In the long program, however, Weiss fell on his quad toe loop attempt, and things went downhill from there. The reigning champion finished fourth.
But at this practice in Fairfax, the quad is no sweat. Weiss attempts the quad toe/triple toe combination as he runs through his short program, a classical Spanish-style piece to "Malaguena" choreographed by his wife. He does the seven total rotations in mere seconds, and he executes them well. His family applauds. They understand the difficulty of the quad.
Everyone at Fairfax Ice Arena thinks Weiss is the American to beat. In between the picture snapping, they talk about the other American skaters Weiss will face at nationals. They discuss Tim Goebel's lack of artistry and wonder how Todd Eldredge expects to win without a consistent quad. They think the other Americans don't have what Weiss has everything.
"I think Michael is a great whole package," says Weisiger. "He's a good technical skater, he's a great performer. His sense of being able to communicate with the audience now is just tremendous. That's the great skill of any one of these world-class skaters is to be able to perform all this incredibly difficult technical skill, while making it look easy and entertaining the crowd."
Weisiger and Weiss, who was born in the District, have worked together in Fairfax for almost 17 years.
"For somebody of his caliber to have stayed at home and trained at the local facility and been a regular hometown guy for all this time and achieved what he's achieved, is really unheard of in the skating world," says Weisiger, whose husband's family owns and operates Fairfax Ice Arena.

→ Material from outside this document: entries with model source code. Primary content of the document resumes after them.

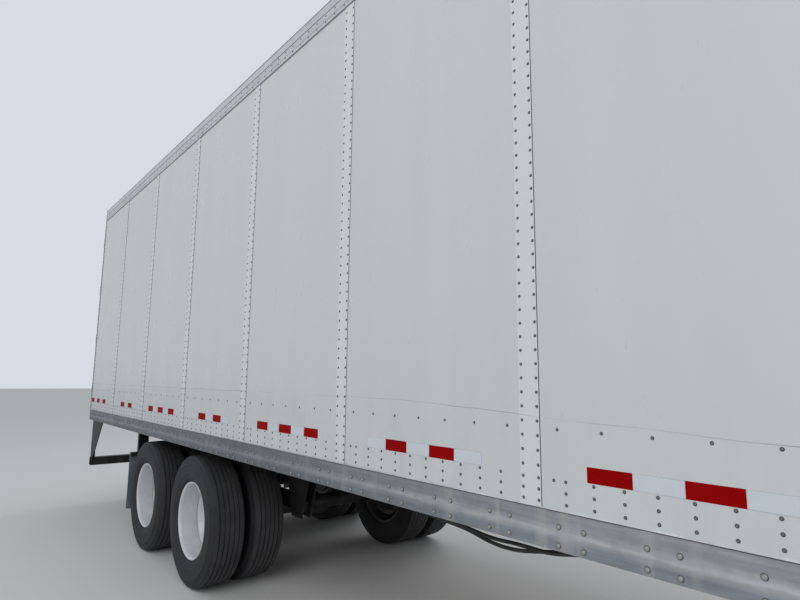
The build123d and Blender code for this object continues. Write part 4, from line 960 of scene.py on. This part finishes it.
def tapeFinish(name, bright, deep):
    # film over a fine diamond grid, a little faded and dirty
    material, tree, shader, place = startMaterial(name)
    shader.inputs["Specular IOR Level"].default_value = 0.03
    turned = addNode(tree, "Mapping", {"Vector": place}, {"Rotation": (0, 0.785, 0.0), "Scale": (180,) * 3})
    grid = addNode(tree, "TexChecker", {"Vector": turned.outputs["Vector"]}, {"Scale": 1.0}).outputs["Fac"]
    worn = cloud(tree, place, 22.0, 0.42, 0.75, (1, 1, 1), 6.0)
    colour = mixed(tree, times(tree, grid, 0.35), bright, deep)
    colour = mixed(tree, times(tree, worn, 0.35), colour, deep)
    setLook(tree, shader, colour, ranged(tree, worn, to=(0.45, 0.6)), grid, 0.0001, 0.15)
    return material


def tapeBlock(pitch):
    # a thin flat bar as long as the pitch less the gap
    return bar((pitch - tape["gap"], tape["tall"], tape["thick"]), 0.0003)


finishes["tape_red"] = tapeFinish("tape_red", (0.32, 0.0015, 0.002), (0.24, 0.001, 0.0015))
finishes["tape_white"] = tapeFinish("tape_white", (0.66, 0.695, 0.74), (0.59, 0.63, 0.68))
for hand, side in sides.items():
    blocks = {"tape_red": [], "tape_white": [], "tape_edge": []}
    for k, start in enumerate([tape["firstStart"], *(seams + tape["afterSeam"])]):
        shift, pitch = tape["slips"].get(k, (0.0, tape["block"]))
        for n in range(tape["blocks"]):
            kind = tapeKinds[(n + k) % 2]
            spot = [(start + shift + pitch * (n + 0.5), side * wallFace, tape["top"] - tape["tall"] / 2)]
            blocks[kind].append(stamped(tapeBlock(pitch), spot, (0, side, 0)))
            if kind == "tape_white":
                edge = window((pitch - 0.0008, tape["tall"] - 0.0002), *tape["edge"])
                blocks["tape_edge"].append(stamped(edge, spot, (0, side, 0)))
    for kind, shapes in blocks.items():
        makePiece(f"{kind}_{hand}", joined(shapes), kind)
print("tape laid")


# Doors: a rubber lip seal round each door, hinge bolts, and flanges, pins and lock eyes of the two rods
door = {
    "edges": (0.004, 1.2445),
    "levels": (1.231, 3.782),
    "outerSeal": (0.002, 0.02, 0.004),  # how much smaller than the door, bar width and thickness
    "innerSeal": (0.046, 0.004, 0.0025),
    "hinges": (1.485, 2.166, 2.847, 3.528),
    "strapFace": doorFace - 0.02,
    "strapBolts": (1.068, 1.118, 1.175),
    "strapStep": 0.016,
    "strapHead": (0.0085, 0.0045, 12, 3),
    "rods": (0.9865, 0.3865),
    "guides": (1.285, 2.125, 2.975, 3.728),
    "flange": (0.094, 0.034, 0.003),
    "flangeBolts": 0.036,
    "flangeHead": (0.0065, 0.0045),
    "handles": ((0.9865, 1.661, -1), (0.3865, 1.761, 1)),  # distance out, height and the way it points
    "handleFace": doorFace - 0.056,
    "handleReach": 0.205,
    "pinHead": (0.0105, 0.0036, 14, 3),
    "eye": (0.0055, 0.0125, 0.0035, 14),
}


def doorSeal(inside, wide, thick):
    # a frame round the door's outline, smaller than it by inside
    size = [high - low - inside for low, high in (door["edges"], door["levels"])]
    return window(size, wide, thick)


def boltsAt(face, outs, levels, side, apart=0.0, stacked=0.0):
    # a bolt at each distance out and height, or a pair beside it or above and below it
    ways = (-1, 1) if apart or stacked else (0,)
    return [(face, side * (y + way * apart), z + way * stacked) for y in outs for z in levels for way in ways]


for hand, side in sides.items():
    middle = [(doorFace, side * sum(door["edges"]) / 2, sum(door["levels"]) / 2)]
    seals = [(doorSeal(*door[kind]), middle) for kind in ("outerSeal", "innerSeal")]
    stampPiece(f"door_seal_{hand}", "black_rubber", back, seals, f"door_{hand}")
    straps = boltsAt(door["strapFace"], door["strapBolts"], door["hinges"], side, stacked=door["strapStep"])
    flanges = boltsAt(doorFace, door["rods"], door["guides"], side)
    bolts = boltsAt(doorFace - door["flange"][2], door["rods"], door["guides"], side, door["flangeBolts"])
    pins, eyes = [], []
    for y, z, way in door["handles"]:
        pins.append((door["handleFace"], side * y, z))
        eyes.append((door["handleFace"] - 0.0002, side * (y + way * door["handleReach"]), z))
    stampPiece(f"door_fixings_{hand}", galvanised, back, [
        (dome(*door["strapHead"]), straps),
        (bar(door["flange"], 0.001), flanges),
        (hexHead(*door["flangeHead"]), bolts),
        (dome(*door["pinHead"]), pins),
        (collar(*door["eye"]), eyes),
    ], f"door_{hand}", 0.6)
print("doors trimmed")


# Rear frame: lamp rims, keeper and guard bolts, frame rivets, tape on sill, guard, header and corners
rear = {
    "tail": (0.64, 0.78),
    "tailZ": 1.153,
    "tailRim": (0.0502, 0.06, 0.0062, 28),
    "marks": (-1.17, -0.16, 0.0, 0.16, 1.17),
    "marksZ": 3.883,
    "markRim": (0.0262, 0.033, 0.006, 20),
    "keepers": (1.175, 3.845),
    "keeperFace": rearX - 0.03,
    "keeperBolts": 0.027,
    "keeperHead": (0.0058, 0.004),
    # rows over and under the doors, and columns on the posts
    "rows": (np.arange(-1.2, 1.21, 0.15), (1.212, 3.802)),
    "columns": np.arange(1.3, 3.56, 0.17),
    "frameHead": (0.0052, 0.0024, 8, 2),
    "guardPost": 0.6,
    "guardBolts": ((-0.035, 0.035), (0.64, 0.7, 0.985, 1.045)),
    "guardFace": rearX + 0.03,
    "guardHead": (0.011, 0.0085),
    "guardBar": (rearX + 0.02, 0.54),  # station and height of its tape
    "guardBlocks": 16,
    "sillZ": 1.116,
    "sillBlocks": 7,
    "sillEnd": 0.8976,
    "headerTape": (1.013, 3.94),
    "postMiddle": 1.272,
    "postTapeZ": 3.68,
    "postTape": (0.038, 0.2),
}
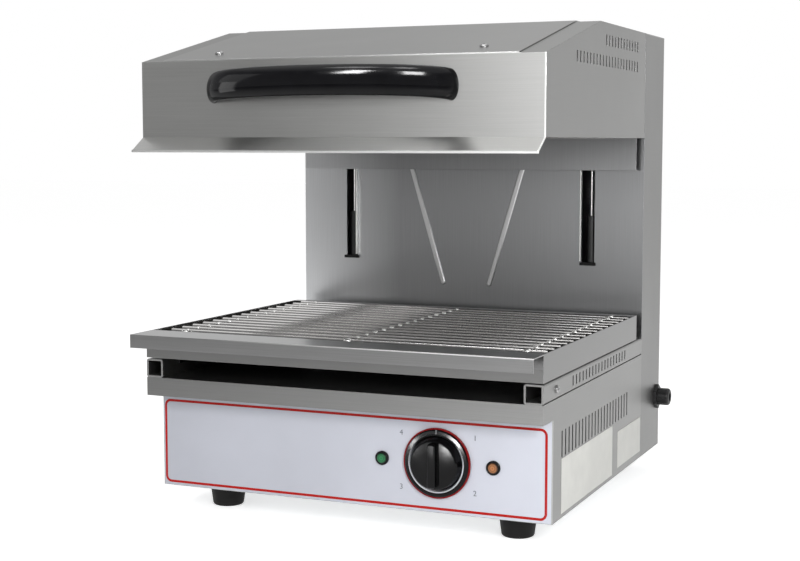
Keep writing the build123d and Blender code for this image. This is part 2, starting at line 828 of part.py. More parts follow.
def drip_tray():
    """Shallow pan with a front lip, side ledges for the grid and a rear rim."""
    t = sheet
    tray = block(-half_width, half_width, front_y, tray_back_y, tray_z, tray_z + t)
    for side in (-1, 1):
        tray += block(side * inner_half, side * half_width, front_y, tray_back_y, tray_z + t, tray_top_z)
        tray += block(side * (inner_half - tray_ledge_width), side * inner_half,
                      front_y + t, tray_back_y - t, ledge_top_z - t, ledge_top_z)
    tray += block(-inner_half, inner_half, front_y, front_y + t, tray_z + t, tray_top_z - t)
    tray += block(-inner_half, inner_half, tray_back_y - t, tray_back_y, tray_z + t, tray_top_z - t)
    lip_y = front_y - tray_lip_reach
    tray += block(-half_width, half_width, lip_y, front_y, tray_top_z - t, tray_top_z)
    tray += block(-inner_half, inner_half, front_y, front_y + tray_rim_inside, tray_top_z - t, tray_top_z)
    tray += block(-inner_half, inner_half, tray_back_y - tray_rim_inside, tray_back_y,
                  tray_top_z - t, tray_top_z)
    tray += block(-half_width, half_width, lip_y, lip_y + t, tray_top_z - tray_lip_drop, tray_top_z - t)
    return tray


def tray_runner():
    """Right angle strip under the tray: it slides on the rail and is guided by its inner side."""
    x1 = half_width - rail_size - 2 * fit_gap
    y0, y1 = front_y + runner_end_margin, tray_back_y - runner_end_margin
    runner = block(x1 - runner_wall, x1, y0, y1, tray_z - runner_drop, tray_z)
    return runner + block(x1, x1 + runner_flange_width, y0, y1, tray_z - runner_flange_thickness, tray_z)


def wire_grid():
    """Welded grid: bars from side to side on three crossbars with upturned front ends."""
    r = grid_bar_dia / 2
    half = half_width - sheet - grid_side_gap
    first_y = front_y + grid_first_bar
    cross_z = grid_bar_z - grid_bar_dia + grid_weld_sink
    y0 = first_y - grid_front_overhang
    y1 = first_y + (grid_bar_count - 1) * grid_bar_pitch + grid_rear_overhang
    bars = [bar_x(grid_shift - half, grid_shift + half, first_y + i * grid_bar_pitch, grid_bar_z, r)
            for i in range(grid_bar_count)]
    for x in (-half_width + grid_crossbar_inset, 0, half_width - grid_crossbar_inset):
        x += grid_shift
        wire = FilletPolyline([(x, y1, cross_z), (x, y0, cross_z), (x, y0, grid_bar_z + r)],
                              radius=grid_crossbar_bend)
        bars.append(sweep(Plane(origin=(x, y1, cross_z), z_dir=(0, -1, 0)) * Circle(r), path=wire))
    return bars[0].fuse(*bars[1:])


# ---- hood ----

def hood_outline(inset, rear_y):
    """(y, z) points along the hood's front edge, slope and flat top, moved inwards by inset."""
    slope = math.atan2(hood_top_z - hood_front_top, hood_ridge_y - hood_front_y)
    drop = inset / math.cos(slope)
    ridge_shift = inset * math.tan(slope / 2)
    return [
        (hood_front_y, hood_front_top - drop),
        (hood_ridge_y + ridge_shift, hood_top_z - inset),
        (rear_y, hood_top_z - inset),
    ]


def slope_angle():
    """Angle of the hood's sloping top in degrees."""
    return math.degrees(math.atan2(hood_top_z - hood_front_top, hood_ridge_y - hood_front_y))


def hood_side():
    """Right hood side with vents and an inward flange along its top."""
    top = hood_outline(0, hood_rear_y)
    under = hood_outline(sheet, hood_rear_y)
    y0 = hood_front_y + sheet
    slope = math.tan(math.radians(slope_angle()))
    outline = [(y0, hood_bottom), (y0, hood_front_top + sheet * slope), top[1], top[2],
               (hood_rear_y, hood_bottom)]
    wall = side_profile(outline, inner_half, half_width)
    strip = [(y0, top[0][1] + sheet * slope), top[1], top[2], under[2], under[1],
             (y0, under[0][1] + sheet * slope)]
    wall += side_profile(strip, inner_half - hood_flange, inner_half)
    wall -= vent_row(hood_vent_lower_count, column_y - hood_vent_end, hood_bottom + hood_vent_lower_z,
                     hood_vent_height, inner_half - past, half_width + past)
    wall -= vent_row(hood_vent_upper_count, column_y - hood_vent_end, hood_bottom + hood_vent_upper_z,
                     hood_vent_height, inner_half - past, half_width + past)
    return wall


def hood_front():
    """Hood front with a top flange under the top plate and a flared lip at the bottom."""
    y0, y1 = hood_front_y, hood_front_y + sheet
    slope = math.tan(math.radians(slope_angle()))
    drop = sheet / math.cos(math.radians(slope_angle()))
    wall = side_profile([(y0, hood_bottom), (y0, hood_front_top), (y1, hood_front_top + sheet * slope),
                         (y1, hood_bottom)], -half_width, half_width)
    y2 = y1 + hood_flange
    z1 = hood_front_top + sheet * slope
    z2 = hood_front_top + (y2 - y0) * slope
    inside = inner_half - hood_flange
    wall += side_profile([(y1, z1), (y2, z2), (y2, z2 - drop), (y1, z1 - drop)], -inside, inside)
    lip_y, lip_z = y0 - hood_lip_reach, hood_bottom - hood_lip_drop
    lip_thick = sheet / math.cos(math.atan2(hood_lip_drop, hood_lip_reach))
    wall += side_profile([(y1, hood_bottom), (y0, hood_bottom), (lip_y, lip_z), (lip_y, lip_z - lip_thick),
                          (y1, hood_bottom - lip_thick + sheet * hood_lip_drop / hood_lip_reach)],
                         -half_width, half_width)
    hem_z = lip_z - lip_thick / 2 + hood_lip_hem / 4
    wall += bar_x(-half_width, half_width, lip_y + hood_lip_hem / 2, hem_z, hood_lip_hem / 2)
    for x in handle_screw_places():
        wall -= bar_y(x, y0 - past, y1 + past, handle_z, handle_screw_dia / 2)
    return wall


def hood_top():
    """Top plate over the slope and the flat, laid on the flanges, flush with the hood's front."""
    lower = hood_outline(0, hood_rear_y)
    upper = hood_outline(-sheet, hood_rear_y)
    points = [lower[0], lower[1], lower[2], upper[2], upper[1], upper[0]]
    plate = side_profile(points, -half_width + top_plate_inset, half_width - top_plate_inset)
    for side in (-1, 1):
        plate -= top_screw_frame(side) * Cylinder(top_screw_dia / 2, 6 * sheet)
    return plate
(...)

Among the greatest achievements for this regular hometown guy are two bronze medals from the World Championships in 1999 and 2000. Since then, he has been hot and cold.
Bothered by a foot injury last season, Weiss failed to make the 2001 world team after his fourth-place finish at nationals. This season he started strong by beating three-time world champion Alexei Yagudin at the Goodwill Games to capture the silver medal. Then came the Grand Prix, where each skater competes in two of six events and the top six skaters advance to the final. Goebel and Eldredge qualified; Weiss finished 18th and didn't make the trip.
But with his resume, he shouldn't be underestimated. Weiss has a history of comebacks. In 1999, he went to the Grand Prix final, but didn't medal. In 2000, he didn't qualify for that event. Yet both of those seasons ended with him as the national champion and world bronze medalist.
"I'm in this situation right now where going into this competition, because Todd and Timmy have done well at the Grand Prix events, I may be considered the underdog but I'm also not. Nobody who's won two national titles is ever going to be a real underdog. Everybody knows what I'm capable of and they know that when I do skate well, more than likely, I will beat both of them. So I need to skate well," Weiss says.
Weiss has a better chance of doing that at this year's nationals, now that he is injury-free. Last season, the foot injury hindered him. At the 1998 Olympics, it was a hip injury that left Weiss unable to jump in practice. According to his coach, he could barely bend over and touch his toes. Weiss wound up seventh in Nagano.
Now he feels healthy and strong. Getting injured this season just isn't an option.
"I know I'm not going to have to deal with that this year because …"
He pauses.
"I'm just not. I'm in a very solid mind-set and a great focus and I'm not going to get injured. That won't be an issue."
Weiss needs to stay healthy, at least through February, so he can turn out a strong performance at the Olympics. He sees Salt Lake City as his last chance to win an Olympic medal not because he has committed to retirement, but because he wants the extra push to win.
"My mind-set has to be this is my shot and this is my one shot. If I think about it like this is my Olympic games and I'm not going to be competing after this Olympic games, then it gives me that one shot, and puts the pressure on me to do it in the next two months. So in that regard, I'm not looking to compete after this Olympics. I'm looking for things to go well in the next two months, win my Olympic medal and ride off into the sunset," Weiss says.
Then he smiles and changes his mind.
"Skate off into the sunset."
Regardless of how he finishes at nationals and the Olympics, Weiss seems happy with his skating and himself. He talks about how important it is to balance family with competition, and how there's more to life than medals.
"Whether I skate great or not, when I come off the ice, Annie Mae and Christopher love me the same way, and I'm their daddy either way," he says. "It's nice to know that I have that, whether things go well or things go poorly. It kind of puts things in perspective."